Building infrastructure for urban vitality

  • A weak economy, Sept. 11 and budget cutting across the state are going to make complying with GMA more difficult than ever.
  • By KRISS SJOBLOM and ELAINE R. DAVIS
    Special to the Journal

    Infrastructure — roads, water and sewer systems, electricity, telecommunications, jails, parks, and schools — form the foundation of a community’s plan for economic growth and prosperity. Investing in well-planned, properly financed public infrastructure helps accommodate and direct growth to the benefit of the whole community.

     Sjoblom
    Sjoblom

    Davis
    Davis

    Many communities have begun a GMA-required review and update of their comprehensive land use plans. As this process continues over the next several years, they will reassess how to site, finance and build the physical infrastructure necessary to support projected population growth.

    Greater coordination between local public works departments and planning offices will improve their ability to prioritize infrastructure projects in a way that better accommodates growth and development. Updated plans need to be specific — with better inventories, well-defined projects and more realistic sources of funding.

    Funding

    A major challenge for most communities is finding sufficient funds to accomplish all of the desired capital construction.

    The state’s 1998 Local Government Infrastructure Study estimated the capital needs at the local level would total $8.2 billion for the six-year period from 1998 to 2003. Projected funding fell more than $3 billion short. But these are old estimates, which don’t reflect new growth projections, heightened needs for infrastructure security, newly required attention to secure community transition facilities, or parks.

    An update of the infrastructure study is due by Dec. 1. This update is supposed to identify all the financing sources available to local governments for infrastructure development and offer recommendations on how to enhance their use.

    Popular support over the last decade for government spending control and tax relief have made legislators reluctant to promote any new or added taxes and anxious to demonstrate their ability to “live within their means.” With the added effects of a prolonged economic recession, local governments are deferring capital construction projects and even closing existing facilities — King County is closing parks, for example.

    Levels of service

    Here’s the rub, though.

    The GMA requires cities and counties to “ensure that those public facilities and services necessary to support development shall be adequate to serve the development at the time the development is available for occupancy and use without decreasing current service levels below locally established minimum standards.” In order to conform, cities and counties have established “levels of service” (LOS) standards for various types of infrastructure.

    As a recent Perkins Coie LLP white paper explains, if essential public facilities are not adequate, communities must restrict growth. This creates a potential conflict with other parts of GMA, because local jurisdictions also “have an affirmative duty to accommodate the population growth allocated to them with adequate buildable lands, densities, regulations, and capital facilities.”

    Transportation concurrency

    In the case of transportation concurrency, state growth management law requires that an area’s transportation system have the excess capacity necessary to accommodate additional growth prior to approving development proposals. This summer, the King County Council placed additional parts of unincorporated King County off-limits to development until traffic improvements begin.

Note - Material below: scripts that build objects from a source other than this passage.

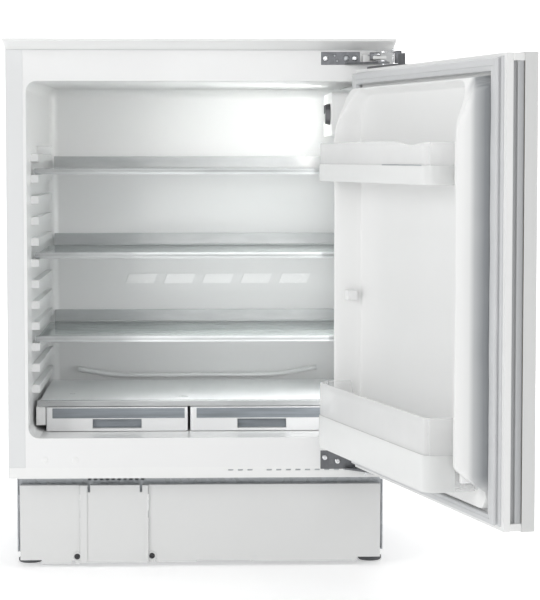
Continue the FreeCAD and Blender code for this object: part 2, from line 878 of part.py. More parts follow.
# ---------------------------------------------------------------- base, plinth and feet
def make_base_rails():
    """Two channel rails along the sides, with a hole at each levelling foot."""
    rails = []
    for side, sign in (("left", "-1"), ("right", "1")):
        body = new_body(f"rail_{side}")
        outer = f"{sign} * rail_outer"
        web = f"{sign} * (rail_outer - rail_gauge)"
        inner = f"{sign} * rail_inner"
        roof = "floor_plate"
        profile = [
            (outer, "rail_foot"), (inner, "rail_foot"), (inner, "rail_foot + rail_gauge"),
            (web, "rail_foot + rail_gauge"), (web, f"{roof} - rail_gauge"), (inner, f"{roof} - rail_gauge"),
            (inner, roof), (outer, roof),
        ]
        pad(body, "XZ_Plane", profile, ("rail_front", "back_plane"))
        holes = [rod(f"rail_{side}_{name}_hole", "z", (f"{sign} * foot_x", place),
                     "stem_radius + running_gap",
                     ("rail_foot - 1", "rail_foot + rail_gauge + 1"))
                 for name, place in (("front", "front_foot_y"), ("rear", "rear_foot_y"))]
        rails.append(cut(f"rail_{side}_drilled", body, holes))
    return rails


def make_base_frame():
    """The two rails, joined by a slotted channel behind the gap above the plinth."""
    body = new_body("channel_solid")
    front = "rail_front + channel_gap"
    profile = [
        (front, "channel_foot"), (f"{front} + channel_depth", "channel_foot"),
        (f"{front} + channel_depth", "channel_top"),
        (f"{front} + channel_depth - rail_gauge", "channel_top"),
        (f"{front} + channel_depth - rail_gauge", "channel_foot + rail_gauge"),
        (f"{front} + rail_gauge", "channel_foot + rail_gauge"),
        (f"{front} + rail_gauge", "channel_top"), (front, "channel_top"),
    ]
    pad(body, "YZ_Plane", profile, ("-rail_outer + rail_gauge", "rail_outer - rail_gauge"))
    slots = []
    for index in range(DIMENSIONS["channel_slots"]):
        left = f"channel_slot_left + {index} * channel_slot_pitch"
        slots.append(block(f"channel_slot_{index}", (left, f"{left} + channel_slot_width"),
                           ("rail_front", f"{front} + 2 * rail_gauge"),
                           ("channel_slot_foot", "channel_slot_top")))
    channel = cut("front_channel_slotted", body, slots)
    node("base_frame", fuse("base_frame", make_base_rails() + [channel]))


LEFT_CLIPS = (-240,)
RIGHT_CLIPS = (-31, 28, 98, 220)


def plinth_panel(name, low, high, front, foot, tabs):
    """A plinth panel: a thin face with a return and clips along its top."""
    back = f"{front} + plinth_skin"
    face = block(f"{name}_face", (low, high), (front, back), (foot, "plinth_top"))
    clips = [block(f"{name}_clip_{x}", (f"{x} - clip_half", f"{x} + clip_half"),
                   (front, "rail_front + clip_reach"), ("clip_foot", "plinth_top")) for x in tabs]
    lip = block(f"{name}_lip", (low, high), (front, f"{front} + plinth_return"),
                ("plinth_top - plinth_skin", "plinth_top"))
    return fuse(f"{name}_bent", [face, lip] + clips)


def make_plinth():
    """Left and right panels, and the cover between them that gives access to the air grille."""
    through = ("cut_front", "cut_back")
    left = plinth_panel("plinth_left", "-plinth_half", "cover_left - cover_gap", "plinth_front",
                        "plinth_left_foot", LEFT_CLIPS)
    step = block("plinth_left_step", ("-plinth_half - 1", "left_step_end"), through, (0, "left_step_top"))
    notch = block("plinth_left_notch", ("left_notch_start", "left_notch_end"), through,
                  (0, "left_notch_top"))
    holes = screw_holes("plinth_hole", PLINTH_SCREWS, "plinth_front - screw_sink")
    node("left_plinth_panel", cut("left_plinth_panel", left, [step, notch, holes[0]]))

    right = plinth_panel("plinth_right", "cover_right + cover_gap", "plinth_half", "plinth_front",
                         "plinth_right_foot", RIGHT_CLIPS)
    step = block("plinth_right_step", ("right_step_start", "plinth_half + 1"), through,
                 (0, "right_step_top"))
    recess = block("plinth_right_recess", ("recess_start", "recess_end"), through, (0, "recess_top"))
    notch = block("plinth_right_notch", ("right_notch_start", "right_notch_end"), through,
                  (0, "right_notch_top"))
    node("right_plinth_panel", cut("right_plinth_panel", right, [step, recess, notch, holes[1]]))

    front = "plinth_front - cover_proud"
    cover = plinth_panel("plinth_cover", "cover_left", "cover_right", front, "plinth_right_foot", ())
    ridges = [block(f"cover_ridge_{side}", span, (f"{front} - ridge_proud", front),
                    ("plinth_right_foot", "plinth_top"))
              for side, span in (("left", ("cover_left", "cover_left + left_ridge")),
                                 ("right", ("cover_right - right_ridge", "cover_right")))]
    notches = [block(f"{low}_cut", (low, f"{low} + cover_notch_width"), through,
                     ("cover_notch_foot", "plinth_top + 1"))
               for low in ("cover_notch_left", "cover_notch_right")]
    node("plinth_cover", cut("plinth_cover", fuse("cover_ridged", [cover] + ridges), notches))


def make_feet():
    """Four levelling feet: a round pad and a threaded stem up into the rail."""
    for label, x, y in (
        ("left_front_foot", "-foot_x", "front_foot_y"),
        ("right_front_foot", "foot_x", "front_foot_y"),
        ("left_rear_foot", "-foot_x", "rear_foot_y"),
        ("right_rear_foot", "foot_x", "rear_foot_y"),
    ):
        foot = turned(f"{label}_turned", [
            (0, 0), ("foot_radius - foot_edge", 0), ("foot_radius", "foot_edge"),
            ("foot_radius", "foot_rise / 1.5"), ("foot_radius - foot_shoulder", "foot_rise"),
            ("nut_radius", "foot_rise"), ("nut_radius", "rail_foot - nut_gap"),
            ("stem_radius", "rail_foot - nut_gap"),
            ("stem_radius", "stem_top"), (0, "stem_top")])
        node(label, move(foot, x=x, y=y))


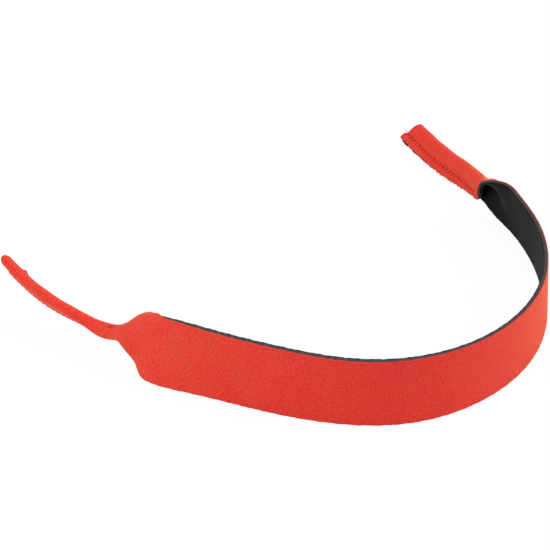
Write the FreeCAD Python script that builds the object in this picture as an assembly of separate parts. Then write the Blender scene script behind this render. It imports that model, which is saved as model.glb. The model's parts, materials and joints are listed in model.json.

    The state Office of Community Development (OCD) says that two areas of the greatest innovation where concurrency is concerned are measuring levels of service and providing remedies for an LOS failure. Some measurement methods, like volume-to-capacity ratios or operational analysis of key intersections, can be very complex, but “they can help to more accurately measure progress toward a community’s vision for its infrastructure needs,” says David Andersen of OCD.

    Communities are trying a variety of remedies for failing LOSs, like collecting fees to help fund their capital improvement programs and implementing traffic demand management strategies. Still, according to Perkins Coie, “it is yet unclear whether GMA counties and cities are actually complying with the GMA on public facilities mainly because of the lag between capital facility planning, funding, and implementation.”

    Emerging issues

    There are several other capital facilities issues that are emerging. These include the Legislature’s recent inclusion of parks and recreation areas and secure community transition facilities among the facilities that communities must plan for and accommodate.

    In addition, infrastructure security issues, with certain exceptions like drinking water supply reservoirs, have still not received much attention, according to local or state officials. With the events of Sept. 11, we have another set of threats that must be factored more aggressively into local and state plans for capital facilities. Although many agree that local and state governments are unlikely to reprioritize funding resources to accommodate facility security, state officials indicate that federal resources for additional infrastructure security are about six months away.

    Private utility infrastructure

    In addition, there are the infrastructure requirements of essential private facilities. Electric power generation and other energy facilities and advanced telecommunications facilities that allow high-speed Internet access and capacity are necessary to the state’s economic recovery. These private facilities are increasingly showing signs of capacity overload.

    Regulatory processes that are imposed on private service providers have not been updated to accommodate the faster paced competitive environments prompted by federal deregulation legislation of the 1990s. As a result, regulation is responsible for slowing the flow of private investment dollars for capital improvements and expansion in these industries.

    Governor Locke’s Competitiveness Council also highlighted industry problems with slow processing and unreasonable charges for right-of-way easements, saying that the state should take into consideration the effect these conditions have on energy and telecommunication consumers. With the growing challenge of finding sufficient funds to pay for necessary public projects, smoothing the state and local systems that are constraining private financial capital investment becomes even more important.

    Bottom line

    While nearly everyone agrees that more funding is needed to provide the necessary infrastructure, local communities can take important steps to prioritize how available revenues are spent. By financing infrastructure projects that encourage economic vitality, accommodate growth, and provide the amenities that build better communities, communities will promote investments in job-producing private development and help to expand the tax base for other necessary public services and facilities.


    Kriss Sjoblom is vice president-research of the Washington Research Council and Elaine R. Davis is managing partner of The Simeon Partnership.